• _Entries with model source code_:
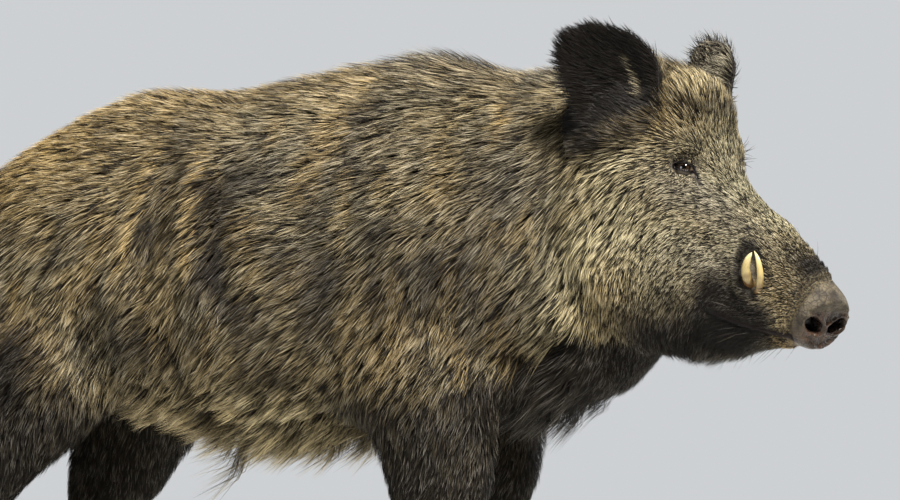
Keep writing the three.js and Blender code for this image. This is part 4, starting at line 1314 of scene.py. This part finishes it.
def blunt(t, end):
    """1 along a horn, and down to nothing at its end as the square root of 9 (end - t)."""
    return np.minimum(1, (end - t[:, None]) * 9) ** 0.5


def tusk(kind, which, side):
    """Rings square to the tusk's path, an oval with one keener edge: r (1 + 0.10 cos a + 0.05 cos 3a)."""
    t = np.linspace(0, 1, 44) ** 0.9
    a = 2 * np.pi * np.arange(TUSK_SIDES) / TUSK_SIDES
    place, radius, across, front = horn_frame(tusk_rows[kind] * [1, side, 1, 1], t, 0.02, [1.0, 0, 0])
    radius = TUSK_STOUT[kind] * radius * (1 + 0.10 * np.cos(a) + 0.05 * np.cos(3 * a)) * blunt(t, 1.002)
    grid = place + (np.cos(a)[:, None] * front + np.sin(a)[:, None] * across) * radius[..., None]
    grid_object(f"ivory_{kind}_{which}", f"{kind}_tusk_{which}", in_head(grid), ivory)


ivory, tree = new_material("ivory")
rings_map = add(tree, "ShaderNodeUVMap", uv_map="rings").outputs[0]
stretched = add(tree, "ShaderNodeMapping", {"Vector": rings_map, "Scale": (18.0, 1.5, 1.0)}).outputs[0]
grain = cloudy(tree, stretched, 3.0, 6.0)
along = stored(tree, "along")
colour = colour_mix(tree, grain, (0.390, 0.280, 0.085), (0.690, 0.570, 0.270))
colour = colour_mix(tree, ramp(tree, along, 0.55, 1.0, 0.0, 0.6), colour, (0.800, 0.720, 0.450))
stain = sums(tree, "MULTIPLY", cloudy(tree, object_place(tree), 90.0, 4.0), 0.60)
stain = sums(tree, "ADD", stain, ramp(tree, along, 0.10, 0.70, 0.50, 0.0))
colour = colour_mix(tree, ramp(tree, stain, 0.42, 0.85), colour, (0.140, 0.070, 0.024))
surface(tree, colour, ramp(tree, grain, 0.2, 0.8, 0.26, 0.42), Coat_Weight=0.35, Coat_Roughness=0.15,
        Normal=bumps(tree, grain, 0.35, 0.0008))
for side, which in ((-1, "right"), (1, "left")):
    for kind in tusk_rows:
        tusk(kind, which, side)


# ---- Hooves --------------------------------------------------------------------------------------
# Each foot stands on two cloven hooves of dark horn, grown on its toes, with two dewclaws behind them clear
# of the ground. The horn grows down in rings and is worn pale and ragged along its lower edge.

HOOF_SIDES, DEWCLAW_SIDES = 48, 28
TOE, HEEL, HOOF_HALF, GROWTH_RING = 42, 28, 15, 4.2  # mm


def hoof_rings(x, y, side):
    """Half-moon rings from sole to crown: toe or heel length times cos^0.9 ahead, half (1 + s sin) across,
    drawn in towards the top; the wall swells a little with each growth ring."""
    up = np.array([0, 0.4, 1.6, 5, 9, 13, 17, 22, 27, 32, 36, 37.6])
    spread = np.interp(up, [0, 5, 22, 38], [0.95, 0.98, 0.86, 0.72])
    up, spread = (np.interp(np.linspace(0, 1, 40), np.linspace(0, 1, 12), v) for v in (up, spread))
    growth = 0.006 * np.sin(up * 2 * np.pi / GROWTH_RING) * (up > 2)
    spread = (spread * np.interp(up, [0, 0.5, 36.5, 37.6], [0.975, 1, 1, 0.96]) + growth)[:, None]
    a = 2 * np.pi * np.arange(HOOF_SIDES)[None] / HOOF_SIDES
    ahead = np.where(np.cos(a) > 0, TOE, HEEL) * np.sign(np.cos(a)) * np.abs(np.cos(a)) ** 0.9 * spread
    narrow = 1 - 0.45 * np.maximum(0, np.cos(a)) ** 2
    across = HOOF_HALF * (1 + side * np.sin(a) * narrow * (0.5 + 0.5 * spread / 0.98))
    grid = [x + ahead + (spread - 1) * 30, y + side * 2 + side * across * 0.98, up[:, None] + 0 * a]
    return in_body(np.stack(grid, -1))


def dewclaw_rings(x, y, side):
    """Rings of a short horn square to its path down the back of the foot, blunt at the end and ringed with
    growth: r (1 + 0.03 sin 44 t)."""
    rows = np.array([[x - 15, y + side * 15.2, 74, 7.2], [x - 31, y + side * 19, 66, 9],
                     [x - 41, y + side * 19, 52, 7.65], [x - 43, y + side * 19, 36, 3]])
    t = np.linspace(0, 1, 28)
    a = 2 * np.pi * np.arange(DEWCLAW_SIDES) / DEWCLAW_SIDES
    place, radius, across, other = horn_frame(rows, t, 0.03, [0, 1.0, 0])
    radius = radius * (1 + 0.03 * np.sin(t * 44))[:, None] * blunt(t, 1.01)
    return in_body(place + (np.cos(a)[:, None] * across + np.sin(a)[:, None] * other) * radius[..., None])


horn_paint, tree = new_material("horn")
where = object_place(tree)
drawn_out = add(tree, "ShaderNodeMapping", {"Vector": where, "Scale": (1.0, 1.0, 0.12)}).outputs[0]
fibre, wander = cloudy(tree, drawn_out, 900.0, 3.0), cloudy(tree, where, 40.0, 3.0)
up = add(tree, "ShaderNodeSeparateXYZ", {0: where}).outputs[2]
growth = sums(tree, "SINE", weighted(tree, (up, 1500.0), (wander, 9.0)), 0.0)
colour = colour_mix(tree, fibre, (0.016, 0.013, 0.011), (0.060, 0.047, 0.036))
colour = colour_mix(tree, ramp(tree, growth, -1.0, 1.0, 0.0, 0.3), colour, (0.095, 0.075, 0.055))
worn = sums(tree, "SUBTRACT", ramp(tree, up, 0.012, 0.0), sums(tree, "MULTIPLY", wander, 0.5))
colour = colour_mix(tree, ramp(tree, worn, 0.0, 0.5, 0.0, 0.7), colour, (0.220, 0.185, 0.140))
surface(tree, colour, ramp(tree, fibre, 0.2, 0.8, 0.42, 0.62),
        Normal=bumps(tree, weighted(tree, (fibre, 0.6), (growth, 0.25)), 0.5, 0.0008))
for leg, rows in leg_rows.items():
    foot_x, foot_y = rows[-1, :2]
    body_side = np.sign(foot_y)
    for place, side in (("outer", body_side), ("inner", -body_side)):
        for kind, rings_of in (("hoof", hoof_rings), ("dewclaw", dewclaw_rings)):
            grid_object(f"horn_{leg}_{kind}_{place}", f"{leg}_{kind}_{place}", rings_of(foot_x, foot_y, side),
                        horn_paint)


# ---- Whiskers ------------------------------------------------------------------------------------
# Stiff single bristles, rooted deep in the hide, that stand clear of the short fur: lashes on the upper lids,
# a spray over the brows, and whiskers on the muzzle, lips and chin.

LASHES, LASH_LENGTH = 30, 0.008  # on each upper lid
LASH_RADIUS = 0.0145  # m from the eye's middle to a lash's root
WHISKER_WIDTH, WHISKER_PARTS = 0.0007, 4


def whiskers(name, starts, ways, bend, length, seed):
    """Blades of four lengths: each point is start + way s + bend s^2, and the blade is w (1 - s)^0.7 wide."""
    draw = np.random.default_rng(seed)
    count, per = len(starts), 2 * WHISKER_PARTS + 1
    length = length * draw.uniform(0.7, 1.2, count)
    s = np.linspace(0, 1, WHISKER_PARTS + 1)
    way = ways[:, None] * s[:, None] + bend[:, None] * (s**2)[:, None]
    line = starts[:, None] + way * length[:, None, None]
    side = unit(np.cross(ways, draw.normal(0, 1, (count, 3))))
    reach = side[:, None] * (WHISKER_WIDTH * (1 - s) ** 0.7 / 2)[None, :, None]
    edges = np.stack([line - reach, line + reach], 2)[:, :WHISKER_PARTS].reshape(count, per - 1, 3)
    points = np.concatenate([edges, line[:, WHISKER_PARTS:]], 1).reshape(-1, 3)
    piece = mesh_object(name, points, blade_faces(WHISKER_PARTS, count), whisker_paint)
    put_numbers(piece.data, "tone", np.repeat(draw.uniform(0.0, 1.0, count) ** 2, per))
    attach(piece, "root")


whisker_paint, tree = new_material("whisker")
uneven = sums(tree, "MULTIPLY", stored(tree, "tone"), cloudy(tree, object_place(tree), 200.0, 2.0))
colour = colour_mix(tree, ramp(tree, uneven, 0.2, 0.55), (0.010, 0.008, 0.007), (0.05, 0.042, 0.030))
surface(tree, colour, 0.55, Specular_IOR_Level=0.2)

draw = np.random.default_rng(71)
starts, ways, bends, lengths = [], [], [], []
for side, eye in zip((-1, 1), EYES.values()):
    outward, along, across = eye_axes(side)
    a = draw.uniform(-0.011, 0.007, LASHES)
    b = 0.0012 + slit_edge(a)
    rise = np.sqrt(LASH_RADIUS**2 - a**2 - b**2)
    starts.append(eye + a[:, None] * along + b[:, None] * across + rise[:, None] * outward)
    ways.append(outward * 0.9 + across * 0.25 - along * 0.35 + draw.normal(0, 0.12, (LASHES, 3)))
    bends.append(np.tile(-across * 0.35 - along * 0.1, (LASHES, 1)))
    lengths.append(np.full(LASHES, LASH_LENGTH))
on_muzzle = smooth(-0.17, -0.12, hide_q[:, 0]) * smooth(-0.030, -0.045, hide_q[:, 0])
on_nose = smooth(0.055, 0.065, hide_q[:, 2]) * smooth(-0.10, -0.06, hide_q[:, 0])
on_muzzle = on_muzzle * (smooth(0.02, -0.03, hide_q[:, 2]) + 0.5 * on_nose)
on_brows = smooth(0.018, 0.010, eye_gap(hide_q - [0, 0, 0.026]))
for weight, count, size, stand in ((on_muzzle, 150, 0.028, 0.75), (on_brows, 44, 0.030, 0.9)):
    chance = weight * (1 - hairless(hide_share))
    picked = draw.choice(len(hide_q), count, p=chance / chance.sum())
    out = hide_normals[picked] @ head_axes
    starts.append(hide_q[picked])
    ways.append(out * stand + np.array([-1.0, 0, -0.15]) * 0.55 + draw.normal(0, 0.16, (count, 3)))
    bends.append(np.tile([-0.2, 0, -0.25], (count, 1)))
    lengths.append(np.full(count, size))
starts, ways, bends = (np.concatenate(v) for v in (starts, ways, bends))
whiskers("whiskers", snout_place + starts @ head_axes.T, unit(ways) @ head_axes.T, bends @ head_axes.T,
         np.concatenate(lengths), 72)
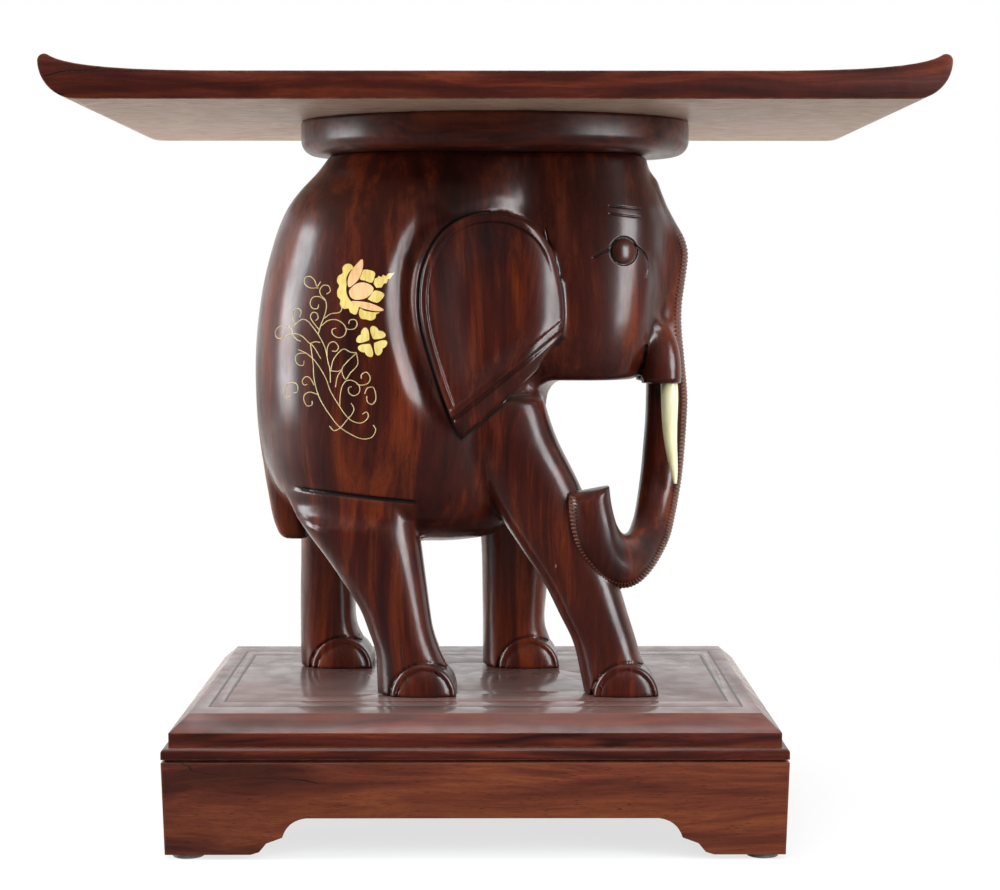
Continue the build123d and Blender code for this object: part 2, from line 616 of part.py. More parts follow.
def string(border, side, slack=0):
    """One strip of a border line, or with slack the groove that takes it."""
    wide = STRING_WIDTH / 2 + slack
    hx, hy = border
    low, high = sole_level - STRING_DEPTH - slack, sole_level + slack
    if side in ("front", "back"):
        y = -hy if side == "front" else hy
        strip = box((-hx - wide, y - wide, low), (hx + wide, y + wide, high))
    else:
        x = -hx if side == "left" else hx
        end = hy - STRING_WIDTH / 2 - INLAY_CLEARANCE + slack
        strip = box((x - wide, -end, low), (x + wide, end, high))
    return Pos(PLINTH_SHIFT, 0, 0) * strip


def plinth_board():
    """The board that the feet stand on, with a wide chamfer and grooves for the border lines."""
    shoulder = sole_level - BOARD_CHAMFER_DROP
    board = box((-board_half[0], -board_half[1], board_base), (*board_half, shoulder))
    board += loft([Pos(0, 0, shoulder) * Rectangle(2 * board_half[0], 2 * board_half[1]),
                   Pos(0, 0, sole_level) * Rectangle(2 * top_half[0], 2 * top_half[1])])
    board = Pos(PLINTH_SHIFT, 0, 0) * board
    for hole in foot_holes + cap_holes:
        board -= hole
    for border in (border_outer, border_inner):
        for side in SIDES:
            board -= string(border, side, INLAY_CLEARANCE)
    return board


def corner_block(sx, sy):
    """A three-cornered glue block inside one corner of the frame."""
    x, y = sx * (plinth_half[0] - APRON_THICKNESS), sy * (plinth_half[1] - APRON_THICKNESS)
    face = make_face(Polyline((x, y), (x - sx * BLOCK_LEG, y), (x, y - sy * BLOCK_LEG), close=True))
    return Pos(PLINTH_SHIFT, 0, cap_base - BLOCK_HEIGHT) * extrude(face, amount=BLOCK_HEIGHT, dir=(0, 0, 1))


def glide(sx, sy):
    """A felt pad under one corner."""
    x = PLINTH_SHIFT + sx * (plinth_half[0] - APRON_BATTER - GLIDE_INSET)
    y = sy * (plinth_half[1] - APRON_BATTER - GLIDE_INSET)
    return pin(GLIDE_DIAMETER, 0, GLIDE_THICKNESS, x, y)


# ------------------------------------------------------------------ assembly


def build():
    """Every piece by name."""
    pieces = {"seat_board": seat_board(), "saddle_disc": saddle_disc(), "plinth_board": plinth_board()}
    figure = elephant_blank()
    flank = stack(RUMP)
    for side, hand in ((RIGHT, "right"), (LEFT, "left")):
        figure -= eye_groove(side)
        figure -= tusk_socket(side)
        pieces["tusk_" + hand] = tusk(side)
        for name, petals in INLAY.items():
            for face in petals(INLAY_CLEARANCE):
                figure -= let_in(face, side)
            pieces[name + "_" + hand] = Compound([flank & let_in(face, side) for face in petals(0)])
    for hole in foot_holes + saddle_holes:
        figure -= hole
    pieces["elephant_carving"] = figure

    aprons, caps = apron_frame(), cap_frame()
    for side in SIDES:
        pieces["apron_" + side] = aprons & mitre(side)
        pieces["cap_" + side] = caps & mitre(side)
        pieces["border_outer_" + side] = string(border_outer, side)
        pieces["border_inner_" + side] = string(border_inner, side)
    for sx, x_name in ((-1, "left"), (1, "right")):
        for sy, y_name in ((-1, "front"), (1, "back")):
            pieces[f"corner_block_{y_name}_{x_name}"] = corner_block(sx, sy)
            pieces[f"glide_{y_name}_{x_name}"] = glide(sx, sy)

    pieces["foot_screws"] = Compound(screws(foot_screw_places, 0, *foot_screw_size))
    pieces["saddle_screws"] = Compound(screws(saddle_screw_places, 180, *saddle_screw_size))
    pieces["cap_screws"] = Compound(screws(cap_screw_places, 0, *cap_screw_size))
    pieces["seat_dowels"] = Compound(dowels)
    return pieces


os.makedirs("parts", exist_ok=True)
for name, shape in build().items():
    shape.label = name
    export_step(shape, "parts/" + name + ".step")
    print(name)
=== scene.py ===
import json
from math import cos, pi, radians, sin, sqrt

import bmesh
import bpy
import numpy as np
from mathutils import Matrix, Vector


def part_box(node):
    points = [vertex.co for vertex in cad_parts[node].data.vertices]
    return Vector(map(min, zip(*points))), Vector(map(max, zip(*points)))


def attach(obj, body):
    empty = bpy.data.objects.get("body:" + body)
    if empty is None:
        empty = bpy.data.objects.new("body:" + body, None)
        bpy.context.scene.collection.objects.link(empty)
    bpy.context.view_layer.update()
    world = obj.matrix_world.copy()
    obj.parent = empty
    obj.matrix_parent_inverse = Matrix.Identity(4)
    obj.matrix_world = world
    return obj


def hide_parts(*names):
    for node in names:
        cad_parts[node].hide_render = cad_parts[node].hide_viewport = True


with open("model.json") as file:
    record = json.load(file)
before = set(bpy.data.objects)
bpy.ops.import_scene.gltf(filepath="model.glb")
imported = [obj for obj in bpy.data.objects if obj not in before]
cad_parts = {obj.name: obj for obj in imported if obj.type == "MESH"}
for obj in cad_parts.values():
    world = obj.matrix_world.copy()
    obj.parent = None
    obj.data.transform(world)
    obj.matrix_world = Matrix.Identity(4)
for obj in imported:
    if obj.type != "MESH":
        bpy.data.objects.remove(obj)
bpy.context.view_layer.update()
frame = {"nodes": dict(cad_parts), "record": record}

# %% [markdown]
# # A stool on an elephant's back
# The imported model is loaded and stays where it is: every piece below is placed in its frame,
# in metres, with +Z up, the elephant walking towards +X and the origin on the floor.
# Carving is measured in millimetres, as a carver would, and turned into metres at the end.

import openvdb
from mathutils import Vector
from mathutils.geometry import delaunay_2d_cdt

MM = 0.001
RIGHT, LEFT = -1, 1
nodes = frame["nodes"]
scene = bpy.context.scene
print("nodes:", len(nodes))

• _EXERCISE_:
Taking the material above, extract exactly and only the lines from the line with "Compound(screws(foot_screw_places, 0, *foot_screw_size))" to the line with "points = [vertex.co", inclusive of both.

• _TASK ANSWER_:
    pieces["foot_screws"] = Compound(screws(foot_screw_places, 0, *foot_screw_size))
    pieces["saddle_screws"] = Compound(screws(saddle_screw_places, 180, *saddle_screw_size))
    pieces["cap_screws"] = Compound(screws(cap_screw_places, 0, *cap_screw_size))
    pieces["seat_dowels"] = Compound(dowels)
    return pieces


os.makedirs("parts", exist_ok=True)
for name, shape in build().items():
    shape.label = name
    export_step(shape, "parts/" + name + ".step")
    print(name)
=== scene.py ===
import json
from math import cos, pi, radians, sin, sqrt

import bmesh
import bpy
import numpy as np
from mathutils import Matrix, Vector


def part_box(node):
    points = [vertex.co for vertex in cad_parts[node].data.vertices]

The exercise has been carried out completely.